La sortie de crise renouvelle les équilibres habituels et plaide pour une immersion plus profonde dans les réalités hospitalières, bien loin de la dystopie, des jugements à l’emporte-pièce et des caricatures. La hausse du pouvoir d’achat des soignants d’environ 10 % grâce au Ségur et aux mesures d’attractivité a précédé une augmentation significative de l’absentéisme hospitalier, avec de jeunes générations qui interrogent très clairement le rapport au travail, à la rémunération et à la hiérarchie. Les sur-rémunérations actuellement mises en œuvre dans de nombreux établissements ne suffisent pas à répondre aux problématiques des fermetures de lits ni aux abandons en cours de formation (IDE notamment) qui peuvent faire craindre un phénomène de désertion du soin, aux antipodes des intentions du Ségur. Face à ces interrogations sur le fait même de soigner, il convient d’aborder les sujets de fond (qualité du management et de vie au travail, financement à l’activité, autorisation d’activités, permanence des soins…). Cette référence devenue unique emporterait le risque d’une mémoire collective qui surpondère les premiers temps de la gestion de la crise : pathologie unique, sans problématique budgétaire, actes quotidiens libres de tout rendre compte, mobilisation massive des équipes et renforts extérieurs. Cette séquence ne doit pas être idéalisée, mais analysée pour en retenir les bonnes pratiques transposables à l’issue de la crise. La complexité de la sortie de crise est évidente car elle juxtapose des aspirations, des outils, voire des principes contradictoires : souhait d’un recours plus important au télétravail vs nécessité de soigner in concreto, renforcement des effectifs au chevet du patient pour assurer des soins aigus vs maintien des critères nationaux de recommandation issus du Copermo (un infirmier pour quinze lits), renforcement des capacités d’investissement des établissements vs envolée des prix de la construction et inflation…
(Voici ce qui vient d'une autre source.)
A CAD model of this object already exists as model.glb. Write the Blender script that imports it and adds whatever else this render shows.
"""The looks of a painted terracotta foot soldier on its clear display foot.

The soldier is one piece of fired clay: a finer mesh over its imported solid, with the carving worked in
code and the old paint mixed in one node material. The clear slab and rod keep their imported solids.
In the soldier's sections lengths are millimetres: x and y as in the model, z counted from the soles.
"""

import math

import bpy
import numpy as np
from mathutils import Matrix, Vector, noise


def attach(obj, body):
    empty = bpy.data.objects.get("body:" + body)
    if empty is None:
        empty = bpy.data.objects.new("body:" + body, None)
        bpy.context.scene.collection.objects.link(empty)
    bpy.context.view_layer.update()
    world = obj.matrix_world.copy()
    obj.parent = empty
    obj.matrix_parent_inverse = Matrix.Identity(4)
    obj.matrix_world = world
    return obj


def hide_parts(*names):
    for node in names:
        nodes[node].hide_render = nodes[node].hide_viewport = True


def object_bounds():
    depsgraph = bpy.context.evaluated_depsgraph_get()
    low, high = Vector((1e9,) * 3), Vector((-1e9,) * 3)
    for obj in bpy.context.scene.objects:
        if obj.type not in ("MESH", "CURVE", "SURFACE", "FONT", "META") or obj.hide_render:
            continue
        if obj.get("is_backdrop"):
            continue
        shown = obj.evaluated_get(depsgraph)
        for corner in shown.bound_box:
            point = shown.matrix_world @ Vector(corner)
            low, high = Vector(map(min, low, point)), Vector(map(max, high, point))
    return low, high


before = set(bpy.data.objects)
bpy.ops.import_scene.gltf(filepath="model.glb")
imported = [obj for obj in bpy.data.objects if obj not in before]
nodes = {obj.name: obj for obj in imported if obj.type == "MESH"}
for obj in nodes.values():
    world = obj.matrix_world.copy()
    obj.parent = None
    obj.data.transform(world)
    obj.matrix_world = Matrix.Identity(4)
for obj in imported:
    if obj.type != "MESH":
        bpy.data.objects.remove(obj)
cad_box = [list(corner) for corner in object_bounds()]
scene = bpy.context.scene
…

Dans ces temps incertains, une gouvernance solide et efficace est incontournable. Or, l’efficacité des relations sociales ne se décrète pas, elle passe par la connaissance de ce que fait chacun et par le respect des personnes et des fonctions. Cette démarche s’apprend et se construit sur un temps long. Il convient également de permettre à l’hôpital de métaboliser les nombreuses réformes de ces derniers temps (réformes statutaires, dialogue social, Ségur, loi recherche…). Aucune autre institution n’est autant analysée et réformée que l’hôpital. Non seulement l’avalanche normative nuit à la pertinence, et donc à l’effectivité du droit, mais elle délégitime ceux qui produisent la norme. Pour éviter que les solutions les plus radicales ne soient finalement les plus audibles, la crise sanitaire en cours ne doit pas devenir l’étalon de toute chose. Ce risque est réel et légitime, tant la crise a éprouvé les soignants en général et l’hôpital public en particulier.